In a joint paper, the IG Metall union in North Rhine Westphalia and the Opel Bochum Works Council are demanding investments totalling €420 million for production of a new series of models in Bochum. Without these investments, the closure of Bochum is inevitable, they say. In their paper, they also list ten reasons for keeping production in Bochum, including, “Bochum has specialists in launching new production and also has a very important function as suppliers to the entire company.” The launching of a new model series in Bochum costs only “a third to a half” what it would cost in another plant. For example, producing the five-door Astra in Bochum required only $20 million in investments, instead of the $40 million it would cost elsewhere.

These arguments by the IG Metall and Bochum Works Council are deliberately aimed against Opel workers at Rüsselsheim. In a similar vein, one may confidently assume that it is the Rüsselsheim Works Council and IG Metall functionaries who are behind the rumours about moving production from Bochum to Rüsselsheim.

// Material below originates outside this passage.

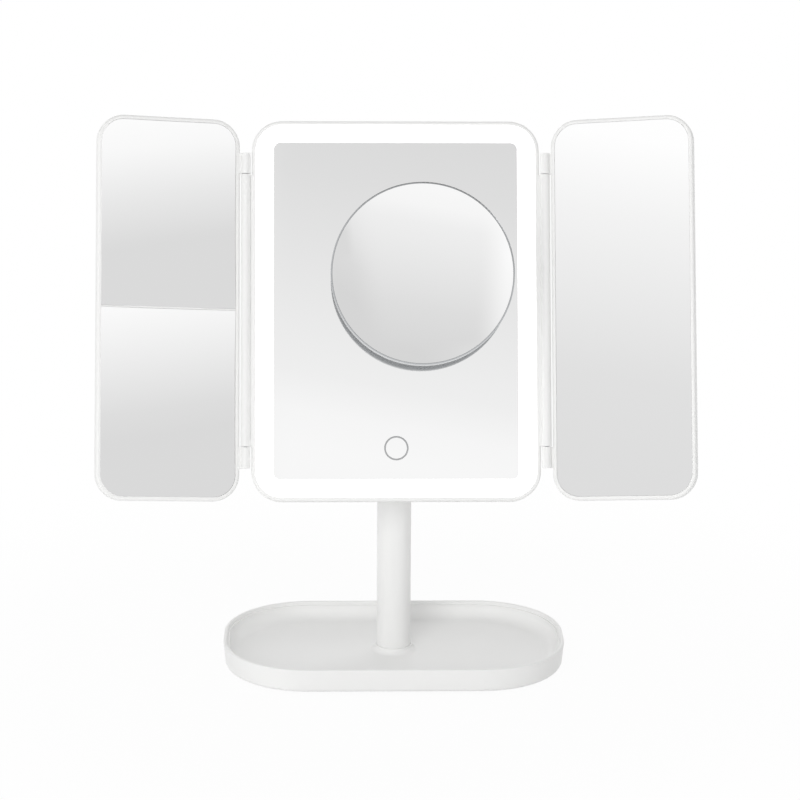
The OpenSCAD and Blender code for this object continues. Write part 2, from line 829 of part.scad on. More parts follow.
module battery_door() {
    grip_w = 20;
    grip_h = 1.1;
    grip_up = 10;                   // lowest groove above the cover's edge
    grip_pitch = 2.4;
    color(white) on_head() {
        translate([0, 0, bay_up]) difference() {
            sweep_depth(door_w, door_h, door_r, door_top, door_top + door_t) difference() {
                translate([0, panel_depth + door_clear])
                    soft_rect(door_r, door_top + door_t - panel_depth - door_clear, tr = 3.5);
                translate([-1, panel_depth - 1])
                    soft_rect(door_r - door_t + 1, door_top - panel_depth + 1, tr = 2.2);
            }
            // ribbed thumb grip near the lower edge
            for (i = [0 : 4]) translate([0, 0, -door_h / 2 + grip_up + grip_pitch * i])
                plate(door_top + door_t - 0.5, door_top + door_t + 1) obround(grip_w, grip_h);
        }
        for (x = [-1, 1], z = hook_spots()) translate([x * hook_x, 0, z]) {
            plate(back_plate - 1.4, door_top + 0.2) square([hook_t, hook_w], center = true);
            translate([-x * hook_foot / 2, 0, 0]) plate(back_plate - 1.4, back_plate - 0.2)
                square([hook_t + hook_foot, hook_w], center = true);
        }
    }
}

// ---------- wings ----------

// shell of a wing as it lies to the right of its hinge
module wing_shell(split) {
    difference() {
        union() {
            wing_middle() {
                sweep_depth(wing_w, panel_h, wing_r, wing_depth - wing_plate, wing_depth) difference() {
                    soft_rect(wing_r, wing_depth, tr = 3, br = 1.4);
                    translate([-1, -1]) soft_rect(wing_r - rim + 1, wing_depth - wing_plate + 1, tr = 1);
                }
                if (split)
                    plate(seat, wing_depth - wing_plate + 0.1)
                        square([wing_in_w + 0.4, divider_w], center = true);
            }
            for (end = [-1, 1]) translate([0, 0, end * (barrel_len / 2 + knuckle_gap + knuckle_len / 2)]) {
                cylinder(d = barrel_d, h = knuckle_len, center = true);
                translate([0, 0.2 + hinge_lift, -knuckle_len / 2]) cube([wing_near + 1, leaf_t, knuckle_len]);
            }
        }
        cylinder(d = hinge_pin_d + 2 * run_fit, h = 2 * panel_h, center = true);
    }
}

// slumped glass: a slice of a hollow ball, hollow side to the viewer, with its rim at depth 0
module curved_glass(curve, thick, reach, sag) {
    translate([0, sag - curve, 0]) rotate([-90, 0, 0]) rotate_extrude($fn = 128) intersection() {
        translate([0, curve - 2 * sag - 2]) square([reach + 2, 2 * sag + thick + 4]);
        difference() {
            circle(curve + thick, $fn = 1440);
            circle(curve, $fn = 1440);
        }
    }
}

function corner_reach(w, h) = norm([w, h]) / 2;
function sag_of(curve, reach) = curve - sqrt(curve * curve - reach * reach);

// depth of a curved glass's back at radius r, measured from its rim
function back_at(curve, thick, reach, r) = sqrt(pow(curve + thick, 2) - r * r) - curve + sag_of(curve, reach);

// outline of one half of the left wing's mirror field, about its own middle
module half_field(way, inset = 0) {
    translate([0, -way * (half_h + divider_w) / 2]) intersection() {
        rounded_rect(wing_in_w - 2 * inset, wing_in_h - 2 * inset, wing_in_r - inset);
        translate([0, way * (half_h + divider_w) / 2])
            square([wing_in_w, half_h - 2 * inset], center = true);
    }
}

// a left mirror about its own middle, face seat behind the rim at its corners
module left_mirror_blank(way, curve) {
    reach = corner_reach(wing_in_w, half_h);
    sag = sag_of(curve, reach);
    translate([0, seat, 0]) intersection() {
        plate(-1, sag + wing_glass + 1) half_field(way, fit);
        curved_glass(curve, wing_glass, reach, sag);
    }
}

// foam pad between the deepest point of a left mirror and the shell
module left_pad(curve) {
    back = seat + back_at(curve, wing_glass, corner_reach(wing_in_w, half_h), 0);
    bar_back(back, wing_depth - wing_plate, wing_pad_d);
}

module on_left_half(way) {
    on_left_wing() wing_middle() translate([0, 0, way * (half_h + divider_w) / 2]) children();
}

module left_wing_shell() {
    color(white) on_left_wing() wing_shell(true);
}

module left_upper_mirror() {
    color(mirror_tone) on_left_half(1) left_mirror_blank(1, upper_curve);
}

module left_lower_mirror() {
    color(mirror_tone) on_left_half(-1) left_mirror_blank(-1, lower_curve);
}

module left_mirror_pads() {
    color("#5b5d60") {
        on_left_half(1) left_pad(upper_curve);
        on_left_half(-1) left_pad(lower_curve);
    }
}

module right_wing_shell() {
    color(white) on_right_wing() difference() {
        union() {
            wing_shell(false);
            // ribs that carry the flat glass
            wing_middle() plate(seat + wing_glass + wing_tape_t, wing_depth - wing_plate + 0.1) {
                for (z = [-1, 0, 1]) translate([0, z * wing_in_h / 3])
                    square([wing_in_w - 12, rib_t], center = true);
                for (x = [-1, 1]) translate([x * wing_in_w / 4, 0])
                    square([rib_t, wing_in_h - 24], center = true);
            }
        }
    }
}

module right_mirror_tape() {
    inner = wing_tape_in + wing_tape_w;
    color("#5b5d60") on_right_wing() wing_middle()
        plate(seat + wing_glass, seat + wing_glass + wing_tape_t) difference() {
            rounded_rect(wing_in_w - 2 * wing_tape_in, wing_in_h - 2 * wing_tape_in, wing_tape_in);
            rounded_rect(wing_in_w - 2 * inner, wing_in_h - 2 * inner, wing_tape_in);
        }
}

module right_mirror() {
    color(mirror_tone) on_right_wing() wing_middle()
        plate(seat, seat + wing_glass)
            rounded_rect(wing_in_w - 2 * fit, wing_in_h - 2 * fit, wing_in_r - fit);
}

// ---------- magnifier ----------

// turned piece of the magnifier: x is the radius and y the height above the mirror's face
module turned() {
    rotate([90, 0, 0]) rotate_extrude($fn = 128) children();
}

module magnifier_shell() {
    reach = mag_r - mag_ring - fit;
    seat_r = reach - mag_wall;
    glass_edge = mag_front - back_at(magnifier_curve, mag_glass_t, reach, seat_r) - 0.02;
    color("#8f9294") on_magnifier() difference() {
        turned() difference() {
            union() {
                translate([0, mag_back]) soft_rect(mag_r, magnifier_depth - ring_h, br = 4);
                translate([0, mag_back + magnifier_depth / 3])
                    square([reach, glass_edge - mag_back - magnifier_depth / 3]);
            }
            translate([-1, mag_back + mag_wall]) soft_rect(seat_r + 1, magnifier_depth, br = 3);
        }
        for (a = cup_angles()) rotate([0, a, 0]) translate([cup_ring_r, 0, 0])
            rotate([90, 0, 0]) cylinder(r = cup_stem + fit / 2, h = 3 * mag_back, center = true);
    }
}

module magnifier_ring() {
    color("#7b7e80") on_magnifier() turned() translate([mag_r - mag_ring, mag_front - ring_h + 0.05])
        soft_rect(mag_ring, ring_h - 0.05, tr = 0.5);
}

module magnifier_mirror() {
    reach = mag_r - mag_ring - fit;
    sag = sag_of(magnifier_curve, reach);
    color(mirror_tone) on_magnifier() translate([0, -mag_front, 0]) intersection() {
        plate(-1, sag + mag_glass_t + 1) circle(reach, $fn = 128);
        curved_glass(magnifier_curve, mag_glass_t, reach, sag);
    }
}

function cup_angles() = [for (i = [0 : cup_count - 1]) 90 + 360 / cup_count * i];

// suction cup: thin bell on a button that snaps through the case
module suction_cups() {
    lip = 1.2;
    color(rubber) on_magnifier() for (a = cup_angles()) rotate([0, a, 0]) translate([cup_ring_r, 0, 0])
        turned() difference() {
            union() {
                polygon([[0, fit], [cup_d / 2, fit], [cup_d / 2 - 0.6, fit + lip], [cup_d / 5, cup_h - 2],
                         [cup_d / 5, cup_h], [cup_stem, cup_h], [cup_stem, cup_h + mag_wall],
                         [0, cup_h + mag_wall]]);
                translate([0, cup_h + mag_wall]) soft_rect(cup_stem + 1, 1.6, tr = 1);
            }
            polygon([[-1, -1], [cup_d / 2 - lip, -1], [cup_d / 2 - lip, fit + 0.3],
                     [0, cup_h * 0.45], [-1, cup_h * 0.45]]);
        }
}

tray();
base_cover();
ballast();
base_pad();
base_screws();
post_tube();
post_foot();
post_bolt();
tilt_knuckle();
tilt_axle();
tilt_washers();
axle_nut();
ear_caps();
centre_bezel();
light_diffuser();
centre_mirror();
touch_ring();
mirror_tape();
mirror_carrier();
led_board();
leds();
control_board();
touch_contact();
usb_socket();
back_shell();
back_screws();
cells();
battery_contacts();
battery_door();
hinge_pins();
left_wing_shell();
left_mirror_pads();
left_upper_mirror();
left_lower_mirror();
right_wing_shell();
right_mirror_tape();
right_mirror();
magnifier_shell();
magnifier_ring();
magnifier_mirror();
suction_cups();
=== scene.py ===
import math

import bpy
from mathutils import Matrix, Vector


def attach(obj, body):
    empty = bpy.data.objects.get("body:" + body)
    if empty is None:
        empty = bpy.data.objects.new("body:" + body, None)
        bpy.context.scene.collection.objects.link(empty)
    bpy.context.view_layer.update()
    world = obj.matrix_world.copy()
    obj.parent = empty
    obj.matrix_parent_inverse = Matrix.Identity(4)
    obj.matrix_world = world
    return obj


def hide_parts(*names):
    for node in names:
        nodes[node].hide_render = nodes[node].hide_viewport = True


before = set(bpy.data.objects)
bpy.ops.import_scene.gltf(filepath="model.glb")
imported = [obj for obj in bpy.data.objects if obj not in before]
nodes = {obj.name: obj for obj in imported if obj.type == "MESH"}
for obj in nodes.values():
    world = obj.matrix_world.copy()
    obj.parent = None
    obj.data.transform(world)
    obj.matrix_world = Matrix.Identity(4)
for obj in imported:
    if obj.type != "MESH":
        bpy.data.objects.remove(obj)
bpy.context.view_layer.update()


# ---- Camera ----
# A long lens a little above the mirror's middle and almost square to it. Its place was found
# together with the mirror's sizes, and is measured from the middle of the base.

mm = 0.001
turn, look_down, roll = math.radians(-1.5), math.radians(15.47), math.radians(0.35)
rightwards, upwards, backwards = 4.06 * mm, 161.51 * mm, 1621.42 * mm
focal_pixels, frame_pixels, sensor_mm = 2596.4, 800, 36
level_back = Vector((math.sin(turn), -math.cos(turn), 0))
back = level_back * math.cos(look_down) + Vector((0, 0, 1)) * math.sin(look_down)
level_right = Vector((math.cos(turn), math.sin(turn), 0))
level_up = back.cross(level_right)
right = level_right * math.cos(roll) + level_up * math.sin(roll)
up = level_up * math.cos(roll) - level_right * math.sin(roll)
stand = right * rightwards + up * upwards + back * backwards
camera = bpy.data.objects.new("camera", bpy.data.cameras.new("camera"))
bpy.context.scene.collection.objects.link(camera)
camera.matrix_world = Matrix.Translation(stand) @ Matrix((right, up, back)).transposed().to_4x4()
camera.data.sensor_width = sensor_mm
camera.data.lens = focal_pixels / frame_pixels * sensor_mm
camera.data.clip_start = 0.01
camera.data.clip_end = 60
bpy.context.scene.camera = camera


# ---- Room walls ----
# A white studio as the mirrors see it: paper that is white low down and greyer higher up, in
# front also greyer to the right, grey paper far round to the sides, and a dim ceiling.

def tint(code):
    """An sRGB hex colour as linear red, green, blue and alpha."""
    parts = [int(code[i:i + 2], 16) / 255 for i in (1, 3, 5)]
    return [c / 12.92 if c <= 0.04045 else ((c + 0.055) / 1.055) ** 2.4 for c in parts] + [1]


def add(tree, kind, inputs=None, **settings):
    """One shader node with its settings, and its inputs set or linked."""
    made = tree.nodes.new("ShaderNode" + kind)
    for name, value in settings.items():
        setattr(made, name, value)
    for name, value in (inputs or {}).items():
        if isinstance(value, bpy.types.NodeSocket):
            tree.links.new(value, made.inputs[name])
        else:
            made.inputs[name].default_value = value
    return made


def fill_ramp(ramp, stops):
    """Sets a colour ramp from (position, sRGB hex) pairs."""
    while len(ramp.color_ramp.elements) < len(stops):
        ramp.color_ramp.elements.new(0.5)
    for stop, (place, code) in zip(ramp.color_ramp.elements, stops):
        stop.position = place
        stop.color = tint(code)


def wall(stops):
    """Paper whose tone follows its height, from (degrees above the horizon, sRGB hex) pairs."""
    made = add(sky, "ValToRGB", {0: height.outputs[0]})
    fill_ramp(made, [(angle / zenith, code) for angle, code in stops])
    return made


def beyond(angle, start, end):
    """0 up to one angle and 1 from the other on, in degrees, with a soft change between them."""
    return add(sky, "MapRange", {"Value": angle.outputs[0], "From Min": math.radians(start),
                                 "From Max": math.radians(end)}, interpolation_type="SMOOTHSTEP")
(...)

The Bochum Works Council will accept all the cuts being proposed in order to save “production at Bochum”. Works Council leader Rainer Einenkel is trying to placate workers saying, “We will look at what management is proposing”. Meanwhile, his deputy Biagiotti is already suggesting “our present 35-hour week could be shortened to 30 hours,” adding, that the present contract would allow that.

At the beginning of the year, Nokia closed down its mobile phone production in Bochum, with 2,300 people losing their jobs. Biagiotti now says that “we cannot accept a second Nokia in Bochum. We will not stand idly by and let ourselves be buried alive.” No, Biagiotti and the entire Works Council will not stand idly by. The cuts and concessions they are willing to agree mean they are already arranging the funeral themselves.